Num subúrbio americano, onde a altura da grama e o nível de conservação da pintura das paredes da casa são indicativos de sucesso, cinco suicídios são o prenúncio da decadência de um bairro – e, de certa forma, de toda uma sociedade. Esse acontecimento marca para sempre a vida de alguns meninos da vizinhança, que acompanham de forma voyeurística a vida – e a morte – das irmãs Lisbon.
“No fim das contas, as torturas que despedaçaram as meninas Lisbon apontavam para uma simples e fundamentada recusa em aceitar o mundo que lhes tinha sido entregue, tão cheio de falhas”.
“O que minha yia yia nunca conseguiu entender sobre os Estados Unidos é por que as pessoas passam o tempo inteiro fingindo que estão felizes”.
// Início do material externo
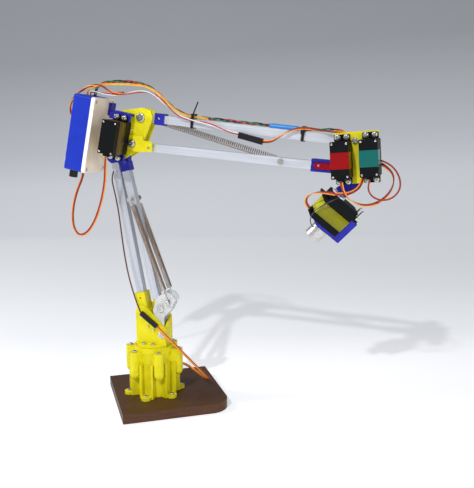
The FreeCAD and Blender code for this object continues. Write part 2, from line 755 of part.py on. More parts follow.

Jeffrey Eugenides tem um estilo bem lírico de contar estes acontecimentos. Narrado pelos meninos – agora na faixa dos quarenta – que só conheciam as Lisbon de vista, o livro deixa os leitores sem saber o real motivo dos suicídios. Assim como todos os adolescentes quando descobrem o primeiro amor, os que narram “As Virgens Suicidas” endeusam as misteriosas garotas Lisbon a tal ponto que fica difícil conhecê-las de verdade. Por vezes, tive a impressão que as meninas eram como sereias: criaturas mágicas e perigosas, responsáveis – mesmo após a sua morte – pela ruína de todos os que ousavam se aproximar delas.
As sereias, porém, possuem uma arma ainda mais terrível do que seu canto: seu silêncio.
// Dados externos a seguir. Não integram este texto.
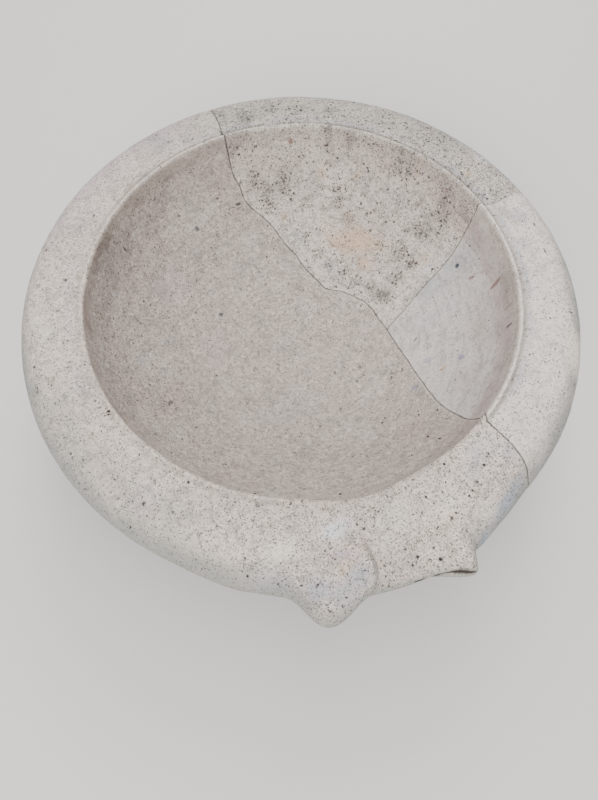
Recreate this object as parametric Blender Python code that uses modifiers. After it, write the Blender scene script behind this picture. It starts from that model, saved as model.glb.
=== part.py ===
# Mortarium: a shallow pottery mixing bowl with a hooked flange and a pulled pouring spout.
# It was broken clean through and rejoined, so it is three sherds with a hair-thin join between them.
# Metres, +Z up. The origin is the centre of the flat base's underside, and the spout points along -Y.

import math

import bmesh
import bpy
from mathutils import Vector

# Bowl
height = 0.095  # base underside to the top of the bead
mouth_radius = 0.1245  # inner edge of the bead
base_radius = 0.062
base_flare = 0.026  # width of the straight flare from the base's edge up to the curved wall
wall_thickness = 0.011
floor_thickness = 0.0145

# Bead round the mouth, with a fine groove outside it
bead_width = 0.0052
bead_height = 0.0035  # above the curve of the bowl, at its inner side
bead_rise = 0.0016  # above the flange, at its outer side
groove_width = 0.0016
groove_depth = 0.0005

# Flange: a level stretch, then a roll that hooks down
flange_level = 0.0114  # width of the level stretch
flange_fall = 0.0009  # how far that stretch slopes down
flange_roll = 0.0223  # how far the rolled edge reaches out
flange_drop = 0.0241  # how far the rolled edge comes down
roll_fullness = 2.4  # 2 is a plain ellipse, and more is fuller at the shoulder
flange_thickness = 0.012

# Spout. Places across it are measured at the flange's round, from its middle line, +X positive
lip_reach = 0.0065  # beyond the flange's round
lip_left = 0.038  # the full lip lies between these two places
lip_right = 0.029
lip_fade = 0.032  # width over which the lip dies out into the flange, on each side
lip_lift = 0.5  # share of the flange's drop that the lip doesn't come down
lip_thinning = 0.35
lobe_reach = 0.0118  # the pulled lobe left of the channel, beyond the lip
lobe_place = 0.0375
lobe_width = 0.041
lobe_lean = 0.54  # share of the lobe's width that lies on the channel's side of its tip
spur_reach = 0.0066  # the small spur right of the channel, beyond the lip
spur_place = 0.033
spur_width = 0.0235
spur_lean = 0.7
channel_depth = 0.0024
channel_step = 0.004  # width of the step at the channel's left edge
channel_bank = 0.012  # width of the slope at its right edge
channel_left = 0.0145  # the channel's left edge, which is a low step
channel_right = 0.0145  # its right edge at the lip
channel_flare = 0.0275  # how much farther right that edge is at the mouth
fold_height = 0.0022  # the clay folded over on both sides of the channel
fold_width = 0.018
bead_stop_left = 0.062  # the bead stops at these two places
bead_stop_right = 0.087
bead_fade = 0.012
mouth_reach = 0.0025  # the mouth is drawn out towards the spout
mouth_place = 0.010
mouth_width = 0.090
mouth_rise = 0.030  # height of the stretch below the bead that is drawn out with it

# Breaks
join_gap = 0.0003

# Fineness of the solids
turn_steps = 90
spout_crowding = 0.6  # how much closer the steps are at the spout than on average
bowl_steps = 11

# Plan of the breaks in shares of the rim's radius, as they run in the pot. The long break crosses the
# bowl from the far rim to the near right rim, and the short one leaves it for the right rim, just inside
# the edge of the base. A base of another size takes the middle of the breaks with it.
base_share = 0.3758
long_break = [
    (-0.088, 1.30), (-0.086, 0.80), (-0.078, 0.70), (-0.060, 0.66), (-0.045, 0.61),
    (0.040, 0.535), (0.078, 0.450), (0.108, 0.420), (0.145, 0.330), (0.182, 0.245),
    (0.250, 0.205), (0.330, 0.110), (0.365, -0.038), (0.374, -0.160), (0.388, -0.330),
    (0.384, -0.560), (0.400, -0.640), (0.452, -0.715), (0.490, -0.815), (0.660, -1.130),
]
meeting = 12  # the point of the long break where the short one leaves it
short_break = [
    (0.365, -0.038), (0.435, 0.000), (0.515, 0.035), (0.620, 0.078), (0.690, 0.118),
    (0.740, 0.152), (0.788, 0.134), (0.838, 0.158), (0.890, 0.168), (1.290, 0.240),
]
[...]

Franz Kafka – O silêncio das sereias
Também chama atenção a forma tragicômica com que tudo é relatado.
“Na manhã em que a última filha dos Lisbon resolveu que tinha chegado sua hora de se suicidar – foi Mary desta vez, e remédios para dormir, como Therese – os dois paramédicos chegaram à casa sabendo exatamente onde ficava a gaveta de facas, o forno a gás e a viga do porão, na qual era possível atar uma corda. Saíram da ambulância, em nossa opinião, com a lerdeza de sempre, e o gordo disse baixinho: ’não estamos na TV, pessoal, isso é o mais rápido possível’”.
A história em si, no entanto, não chamou tanto a minha atenção quanto a ideia da casa que apodrece junto com a família. Eugenides gasta páginas descrevendo a decrepitude da casa da família Lisbon a medida que eles se fecham em si mesmos – e mais suicídios acontecem.
“A essa altura, a desintegração gradual da casa começava a ficar mais explícita. Percebemos como as cortinas estavam esfarrapadas e em seguida nos demos conta de que não estávamos olhando para cortinas, e sim para uma camada fina de sujeira, com áreas limpas circulares criadas pelas meninas para espionar o mundo exterior”.
Lançado em 1993 e adaptado para o cinema por Sofia Coppola, “As Virgens Suicidas” é um clássico da literatura norte-americana contemporânea.